S. Mei, A. Montanari, and P.-M. Nguyen, A mean field view of the landscape of two-layer neural networks. Proceedings of the National Academy of Sciences, 2018.
H. T. Pham and P.-M. Nguyen, Global Convergence of Three-layer Neural Networks in the Mean Field Regime, ICLR, 2021.

Universal approximation theory: Deep neural networks

P. Kidger and T. Lyons, Universal Approximation with Deep Narrow Networks, COLT, 2020.
S. Park, C. Yun, J. Lee, and J. Shin, Minimum Width for Universal Approximation, ICLR, 2021.

Neural ODE and equilibrium models

R. T. Q. Chen, Y. Rubanova, J. Bettencourt, and D. K. Duvenaud, Neural Ordinary Differential Equations, NeurIPS, 2018.

Trainability of infinitely deep neural networks

Y. Lu, C. Ma, Y. Lu, J. Lu, L. Ying, A Mean Field Analysis Of Deep ResNet And Beyond: Towards Provably Optimization Via Overparameterization From Depth, ICML, 2020.
Z. Ding, S. Chen, Q. Li, S. Wright, Overparameterization of deep ResNet: zero loss and mean-field analysis, arXiv, 2021.

Course Information

Instructor

Ernest K. Ryu, 27-205,

Photo of Ernest Ryu

Lectures

Tuesdays and Thursdays 3:30–4:45pm in hybrid format, at 500-L306 and over Zoom. Lectures will be delivered on the blackboard. Live (in-person or online) attendance is required. Zoom link and the password are available on eTL. We will try to provide typed lecture notes.

Exams

This class will have in-person midterm and final exams.

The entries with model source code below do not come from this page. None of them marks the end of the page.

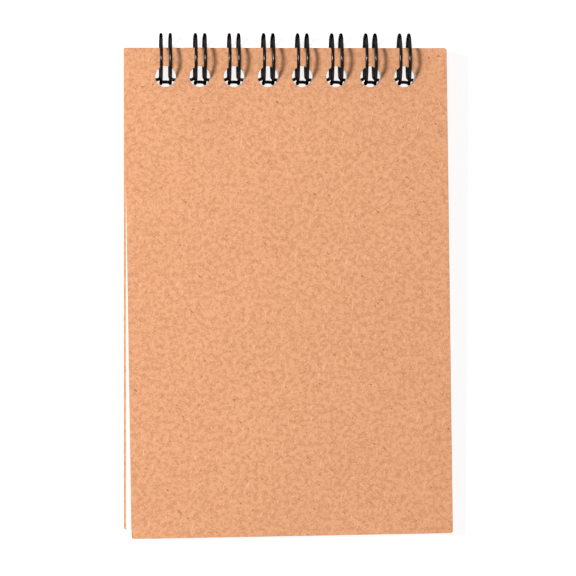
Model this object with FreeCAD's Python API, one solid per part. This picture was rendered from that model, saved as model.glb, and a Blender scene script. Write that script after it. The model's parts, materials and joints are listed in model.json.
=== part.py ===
import FreeCAD, Part
import math
import os

# Pocket notebook: two kraft boards and a pad of loose sheets, bound along the top by one
# twin-loop wire.  Millimetres.  X runs along the binding, +Y points to the bound edge and
# +Z out of the front cover.  The origin is the middle of the back cover's outer face.

Vector = FreeCAD.Vector

# Boards and sheets
cover_width = 80.0
cover_height = 120.0
cover_thickness = 0.5
cover_corner_radius = 0.6
front_side_lean = 0.90  # degrees: the front board's sides lean from square to its hole row
front_foot_slope = 0.90  # degrees: the front board's foot slopes from its hole row
front_foot_drop = 1.28  # the front board's foot, at its middle, below the back board's
side_inset = 0.6  # a sheet stops this far inside the back board's side edges
foot_inset = 0.2  # and this far inside its foot
sheet_corner_radius = 0.4
sheet_thickness = 0.09
sheet_air = 0.01  # between the sheets of the pad
loose_air = 0.05  # between the first sheets, which turn
front_air = 0.10  # between the first sheet and the front board
pad_sheets = 39
loose_sheets = 3

# Punched holes
hole_diameter = 5.2
hole_margin = 4.55  # from the bound edge to the near side of each hole
hole_pitch = 25.4 / 3
hole_count = 8

# Twin-loop wire
wire_diameter = 0.8
ring_radius = 6.1  # to the middle of the wire
leg_spacing = 2.3  # between the two wires of one loop
hole_clearance = 0.1  # between the wire and a hole's wall, where the ring is lowest
root_clearance = 0.35  # between the straight links and the back board
root_bend_radius = 1.2
tip_angle = 13.0  # where a leg ends in the hole, past the ring's lowest point
end_stub = 1.0  # straight wire left at each end of the strip

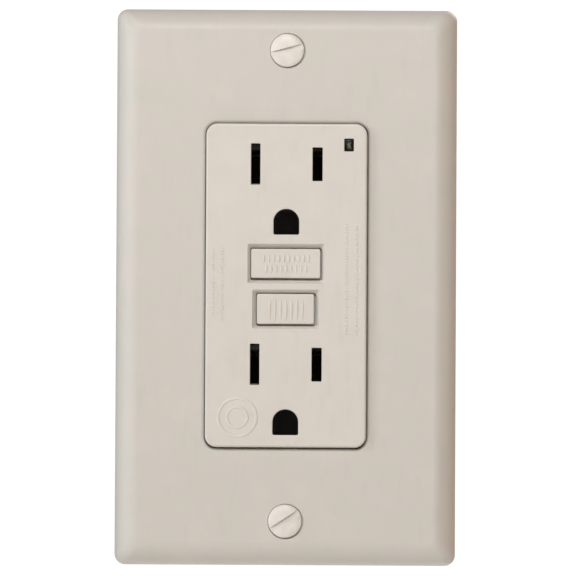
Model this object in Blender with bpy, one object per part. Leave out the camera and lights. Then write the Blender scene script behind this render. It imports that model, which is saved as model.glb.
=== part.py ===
"""Ground-fault receptacle with its decorator wall plate.

The wall is the plane y = 0, the room is at -y and the wall box at +y.
+x is the hot side, +z is up. The origin is the middle of the device on the wall plane.
"""

import math

import bmesh
import bpy
from mathutils import Matrix
from mathutils.geometry import tessellate_polygon

MM = 0.001
GAP = 0.3 * MM  # between pieces that rest on each other
FIT = 0.2 * MM  # running clearance of the face in the plate's window

# wall plate
PLATE_W = 69.85 * MM
PLATE_END = 8.73 * MM  # plate beyond a plate screw's centre
PLATE_DEPTH = 5.8 * MM
PLATE_WALL = 2.2 * MM
PLATE_CORNER = 2.2 * MM
PLATE_BEVEL = 4.4 * MM
PLATE_SCREW_HEAD = 7.1 * MM
SCREW_632 = 3.45 * MM  # outer diameter of a 6-32 thread
SCREW_632_HOLE = 4.1 * MM

# face and outlet pattern
FACE_W = 33.0 * MM
FACE_H = 66.5 * MM
FACE_CORNER = 2.3 * MM
FACE_PROUD = 1.1 * MM
FACE_WALL = 1.8 * MM
BLADE_X = 6.35 * MM
BLADE_GRIP = 1.7 * MM
CHUTE = 1.0 * MM  # wall round each opening behind the face
UPPER_BLADES = 24.9 * MM
LOWER_BLADES = -16.3 * MM
GROUND_DROP = 11.85 * MM
HOT_SLOT = (2.05 * MM, 6.9 * MM)
NEUTRAL_SLOT = (1.9 * MM, 8.45 * MM)
GROUND_HOLE = 5.28 * MM

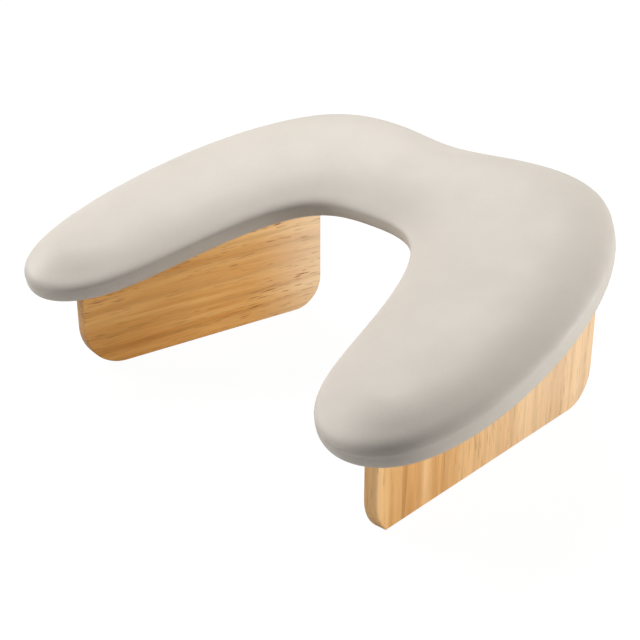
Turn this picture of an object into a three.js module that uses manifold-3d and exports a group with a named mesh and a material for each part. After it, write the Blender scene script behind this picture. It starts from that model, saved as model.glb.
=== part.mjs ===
// Face cradle cushion: a horseshoe pad on two upright wooden boards.
// Millimetres, +Z up. X runs across the two arms, the arms reach towards -Y, and the origin is the
// middle of the footprint on the surface that the cushion stands on.
import * as THREE from "three";
import { mergeVertices } from "three/addons/utils/BufferGeometryUtils.js";
import Module from "manifold-3d";

const wasm = await Module();
wasm.setup();

// ---- Driving dimensions --------------------------------------------------------------------

const GAP = 0.3; // clearance between neighbouring pieces

// The pad lies on a plane that falls towards the open end. Heights on it are measured square to it.
const PAD_HEIGHT = 97.2; // height of the pad's underside above the floor, at the origin
const PAD_TILT = THREE.MathUtils.degToRad(15.2);
const EDGE_HEIGHT = 5; // straight side wall at the foot of the pad
const OUTER_RISE = 18.2; // from the side wall to the crest, along the outer edge
const INNER_RISE = 11.6; // the same along the face opening
const OUTER_ROUND = 35; // how far in the outer edge is rounded over
const INNER_ROUND = 30;
const CROWN = 4.4; // extra fullness along the middle of the pad
const CROWN_REACH = 50;

// Half of the pad's outline as the control polygon of a smooth closed curve, from the middle of the
// back edge round the right arm to the middle of the face opening.
const HALF_OUTLINE = [
  [0, 121], // dip in the back edge
  [44, 131],
  [93, 133], // back of the shoulder
  [134, 115],
  [172, 60],
  [191, -11], // widest part
  [193, -83],
  [175, -130],
  [138, -143], // tip of the arm
  [106, -126],
  [90, -93],
  [80, -45], // inner side of the arm
  [64, 3],
  [40, 32],
  [0, 34], // end of the face opening
];
const TIP_INDEX = 8; // control point at the tip of the arm

const SKIN = 1; // faux leather
const HEM_WIDTH = 20; // leather turned in under the board
const BOARD_THICKNESS = 5;
const BOARD_INSET = 2.8; // the board's edge lies this far inside the outline
const FOAM_BASE_THICKNESS = 3.4;

const DUST_COVER_INSET = 8;
const DUST_COVER_THICKNESS = 0.4;

const LEG_THICKNESS = 10;
const LEG_EDGE_EASE = 0.8;
const REAR_CORNER = 23;
// Each leg's middle, its length, its turn about Z in radians, which brings its back end inwards, and
// the arc of its lower front corner. Where the arc's centre is lower than its radius, the floor cuts
// the arc.
const LEGS = [
  { name: "left", x: -124.5, y: -7.7, length: 195.4, turn: -0.138, radius: 30, centreHeight: 30 },
  { name: "right", x: 127.5, y: 3.4, length: 215.6, turn: 0.074, radius: 28, centreHeight: 20 },
];

const SCREW = { length: 26, shank: 2, head: 4, headDepth: 2.2, drive: 1.6, driveDepth: 1.4 };
const SCREW_PLACES = [-72, 0, 72]; // along the leg

const STAPLE = { crown: 10, wire: 0.9, thickness: 0.6, depth: 4.6 };
const HEM_STAPLES = { count: 26, inset: 14.5, drop: 0.1 };
const DUST_STAPLES = { count: 20, inset: 10.5, drop: 1.4 };
const STAPLE_LEG_MARGIN = 9; // staples keep this far from a leg's faces and ends

const ALONG = 18; // steps along each arm of a pad layer
const ACROSS = 10; // steps from the outer edge to the inner edge

// ---- Materials -----------------------------------------------------------------------------

const material = (color, roughness, metalness = 0) =>
  new THREE.MeshStandardMaterial({ color, roughness, metalness });

const MATERIALS = {
  leather: () => material(0xd8d2c8, 0.55),
  softFoam: () => material(0xf1e6c4, 0.95),
  firmFoam: () => material(0xc9cfd4, 0.95),
  plywood: () => material(0xcfab78, 0.75),
  dustCloth: () => material(0x1d1d1e, 0.95),
  wood: () => material(0xd6a970, 0.6),
  steel: () => material(0xb9bcc0, 0.35, 1),
};

// ---- Solids --------------------------------------------------------------------------------

/** A closed geometry as a manifold solid. */
function solidOf(geometry) {
  const bare = geometry.index ? geometry.toNonIndexed() : geometry.clone();
  bare.deleteAttribute("normal");
  bare.deleteAttribute("uv");
  const merged = mergeVertices(bare, 1e-4);
  return new wasm.Manifold(
    new wasm.Mesh({
      numProp: 3,
      vertProperties: merged.attributes.position.array,
      triVerts: new Uint32Array(merged.index.array),
    }),
  );
}

/** A manifold solid as a geometry. */
function geometryOf(solid) {
  const mesh = solid.getMesh();
  const geometry = new THREE.BufferGeometry();
  geometry.setAttribute("position", new THREE.BufferAttribute(mesh.vertProperties, 3));
  geometry.setIndex(new THREE.BufferAttribute(mesh.triVerts, 1));
  geometry.computeVertexNormals();
  return geometry;
}

/** Cuts tools, each a geometry with a world matrix, out of a mesh that already has its place. */
function cut(mesh, tools) {
  mesh.updateWorldMatrix(true, false);
  const toLocal = mesh.matrixWorld.clone().invert();
  let solid = solidOf(mesh.geometry);
  for (const { geometry, matrix } of tools) {
    const placed = geometry.clone().applyMatrix4(toLocal.clone().multiply(matrix));
    solid = solid.subtract(solidOf(placed));
  }
  mesh.geometry = geometryOf(solid);
}

function addPiece(group, name, geometry, makeMaterial) {
  const mesh = new THREE.Mesh(geometry, makeMaterial());
  mesh.name = name;
  group.add(mesh);
  mesh.updateWorldMatrix(true, false);
  return mesh;
}

// ---- The pad's outline and height ----------------------------------------------------------

const mirrored = HALF_OUTLINE.slice(1, -1).reverse().map(([x, y]) => [-x, y]);
const CONTROL = [...HALF_OUTLINE, ...mirrored].map(([x, y]) => new THREE.Vector2(x, y));

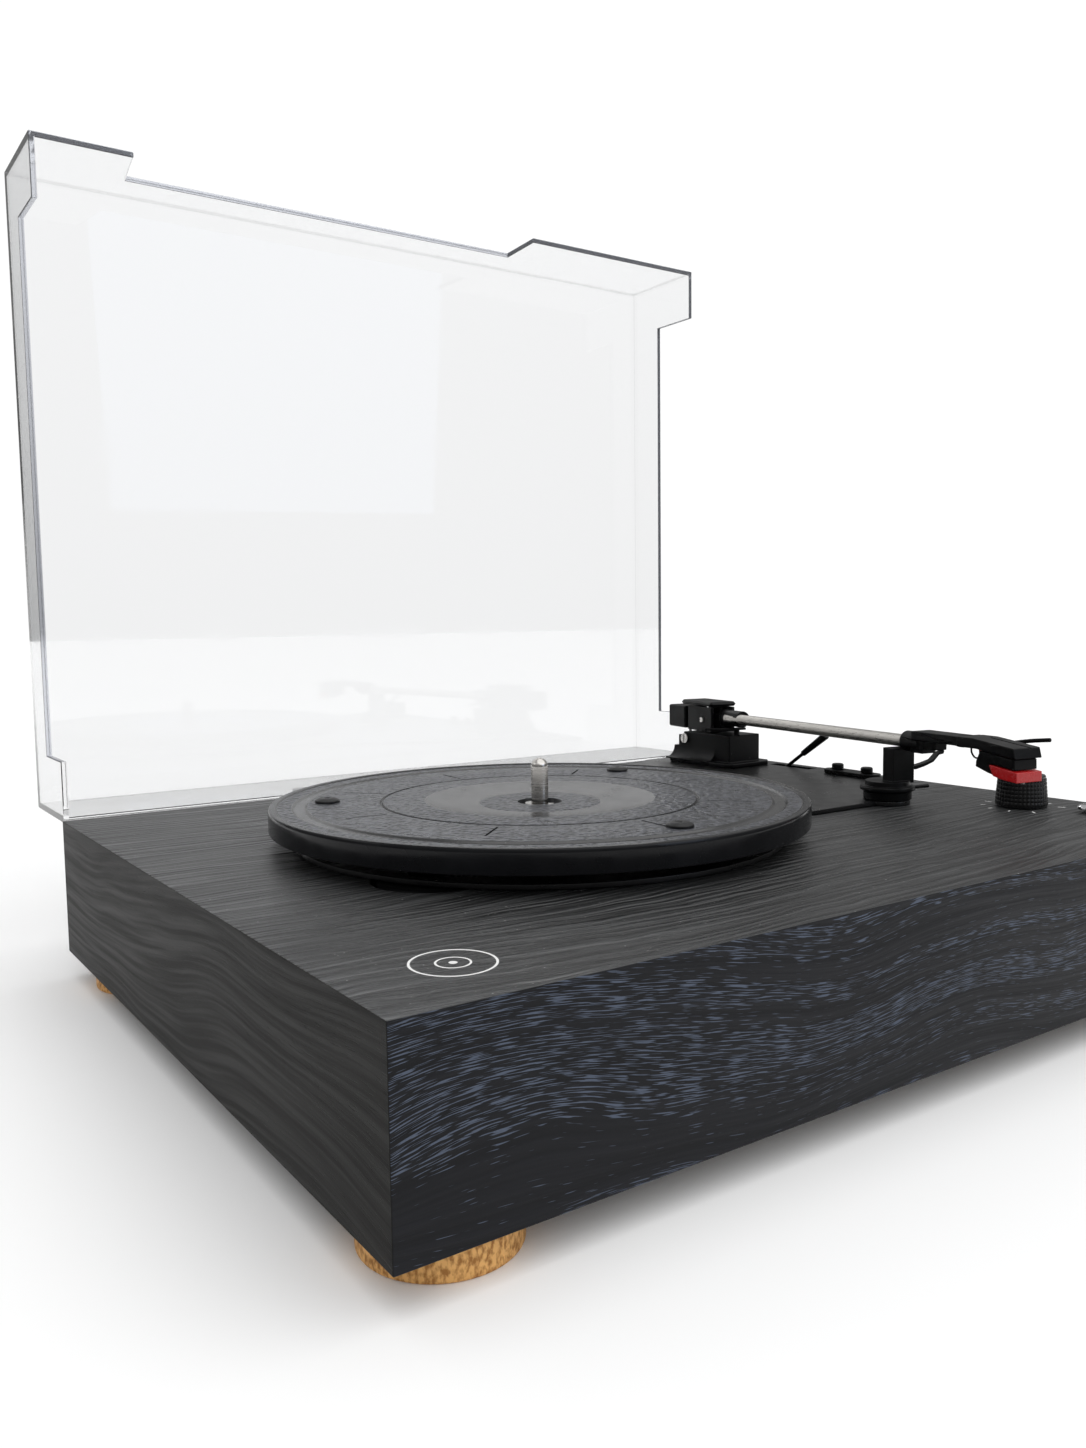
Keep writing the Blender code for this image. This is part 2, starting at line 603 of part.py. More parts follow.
def make_platter(deck, washer_top):
    axis = empty("platter_axis", deck, (*SPINDLE, 0))
    underside = PLATTER_SURFACE - PLATTER_PLATE
    low_underside = HUB_TOP - 0.0024
    edge = 0.0012
    dish = [(HUB_RADIUS + (DISH_RADIUS - HUB_RADIUS) * t,
             HUB_TOP + (PLATTER_SURFACE - HUB_TOP) * t ** 2.2)
            for t in (k / 3 for k in range(4))]
    top = [
        (SPINDLE_RADIUS + RUN_GAP, hub_seat()), (HUB_RECESS, hub_seat()),
        (HUB_RECESS + 0.0006, HUB_TOP + 0.0003), (HUB_RADIUS - 0.001, HUB_TOP + 0.0003),
        *dish,
        (0.0643, PLATTER_SURFACE), (0.0650, PLATTER_SURFACE - 0.0008),
        (0.0657, PLATTER_SURFACE),
        (0.0945, PLATTER_SURFACE), (0.0955, PLATTER_SURFACE - 0.0009),
        (0.0995, PLATTER_SURFACE - 0.0009), (0.1005, PLATTER_SURFACE),
        (PLATTER_RADIUS - 0.0034, PLATTER_SURFACE),
        (PLATTER_RADIUS - 0.0028, PLATTER_TOP), (PLATTER_RADIUS - edge, PLATTER_TOP),
        (PLATTER_RADIUS, PLATTER_TOP - edge)]
    ring_inner = BELT_RING_RADIUS - BELT_RING_WALL
    under = [
        (PLATTER_RADIUS, PLATTER_BOTTOM), (PLATTER_RADIUS - 0.0030, PLATTER_BOTTOM),
        (PLATTER_RADIUS - 0.0034, underside), (BELT_RING_RADIUS, underside),
        (BELT_RING_RADIUS, BELT_BOTTOM - 0.0008), (ring_inner, BELT_BOTTOM - 0.0008),
        (ring_inner, underside), (HUB_RADIUS + 0.018, underside),
        (HUB_RADIUS + 0.008, low_underside), (0.0095, low_underside),
        (0.0095, washer_top + SEAT_GAP), (SPINDLE_RADIUS + RUN_GAP, washer_top + SEAT_GAP)]
    turned("platter", [*top, *under], black_plastic(), axis, steps=48, ring=True)
    rubber = material("pad_rubber", (0.02, 0.02, 0.02), 0.6)
    for k in range(PAD_COUNT):
        spot = polar(30 + 360 / PAD_COUNT * k, PAD_CIRCLE, (0, 0))
        turned(f"platter_pad_{k + 1}", [
            (0, PAD_HEIGHT - 0.0006), (0.0009, PAD_HEIGHT - 0.0006), (0.0013, PAD_HEIGHT),
            (PAD_RADIUS - 0.0014, PAD_HEIGHT), (PAD_RADIUS, PAD_HEIGHT - 0.0009),
            (PAD_RADIUS, 0), (0, 0)],
            rubber, axis, (*spot, PLATTER_SURFACE + SEAT_GAP), steps=16)


def make_electronics(deck):
    board_top = -PLINTH_HEIGHT + BASE_BOARD + 0.0085
    low, high = (0.225, 0.215), (0.345, 0.285)
    board = add("circuit_board", box_mesh(
        "circuit_board", (*low, board_top - 0.0016), (*high, board_top)),
        material("circuit_board", (0.02, 0.16, 0.06), 0.5), deck)
    post_bottom = -PLINTH_HEIGHT + BASE_BOARD + SEAT_GAP
    for x in (low[0] + 0.005, high[0] - 0.005):
        for y in (low[1] + 0.005, high[1] - 0.005):
            join(board, placed(rod_mesh("post", 0.0025, post_bottom, board_top - 0.001, 12), x, y))
    for x, y, width, depth, height in (
            (0.250, 0.240, 0.012, 0.009, 0.004), (0.285, 0.235, 0.016, 0.016, 0.010),
            (0.320, 0.262, 0.010, 0.010, 0.013), (0.262, 0.268, 0.020, 0.008, 0.009)):
        join(board, box_mesh("chip", (x - width / 2, y - depth / 2, board_top - 0.0005),
                             (x + width / 2, y + depth / 2, board_top + height)))


# ---------------------------------------------------------------- controls

def make_knob(deck):
    under = -BOARD - SEAT_GAP
    pot = add("volume_pot", box_mesh(
        "volume_pot", (-0.0085, -0.0085, under - 0.008), (0.0085, 0.0085, under)),
        material("zinc", (0.5, 0.5, 0.5), 0.45, 1.0), deck, (KNOB_X, KNOB_Y, 0))
    bush_top = 0.001
    join(pot, rod_mesh("bush", POT_BUSH_RADIUS, under - 0.001, bush_top))
    shaft_radius = 0.002
    shaft_bottom = under - 0.004
    cut(pot, rod_mesh("bore", shaft_radius + RUN_GAP, shaft_bottom - RUN_GAP, 0.01, 16))
    axis = empty("knob_axis", deck, (KNOB_X, KNOB_Y, 0))
    low = SEAT_GAP + 0.0004
    shaft_top = KNOB_HEIGHT * 0.7
    add("volume_shaft", rod_mesh("volume_shaft", shaft_radius, shaft_bottom, shaft_top, 16),
        steel(), axis)
    knob = turned("volume_knob", [
        (0, KNOB_HEIGHT), (KNOB_RADIUS - 0.0022, KNOB_HEIGHT),
        (KNOB_RADIUS - 0.0012, KNOB_HEIGHT - 0.0008), (KNOB_RADIUS, low + 0.0012),
        (KNOB_RADIUS, low), (0, low)], black_plastic(), axis, steps=48)
    cut(knob, rod_mesh("recess", KNOB_RADIUS * 0.55, low - 0.01, bush_top + 0.001),
        rod_mesh("bore", shaft_radius + SEAT_GAP, low - 0.01, shaft_top + SEAT_GAP, 16))
    pointer = box_mesh("pointer", (-0.0006, KNOB_RADIUS * 0.45, KNOB_HEIGHT - 0.0005),
                       (0.0006, KNOB_RADIUS - 0.0026, KNOB_HEIGHT + 0.01))
    cut(knob, pointer)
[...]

Midterm exam: Thursday, 04/28, 5:00–8:00pm, location TBD.
Final exam: Tuesday, 06/21, 3:30–6:30pm, location 500-L306.

Grading

Homework 30%, midterm exam 30%, final exam 40%.

Prerequisites

As this is a graduate-level course in mathematics, we will use the following advanced mathematical tools without reservation.

Functional analysis at the level of the Hahn–Banach theorem and $L^p$ spaces.
Basic ODE and PDE theory at the level of the heat equation.
Probability theory at the level of the central limit theorem and law of large numbers. Gaussian processes will be briefly explained.
Deep learning: You should be comfortable with MLP, CNN, and ResNet architectures, training via SGD, and the notion of training and test errors.

This course will have no programming component.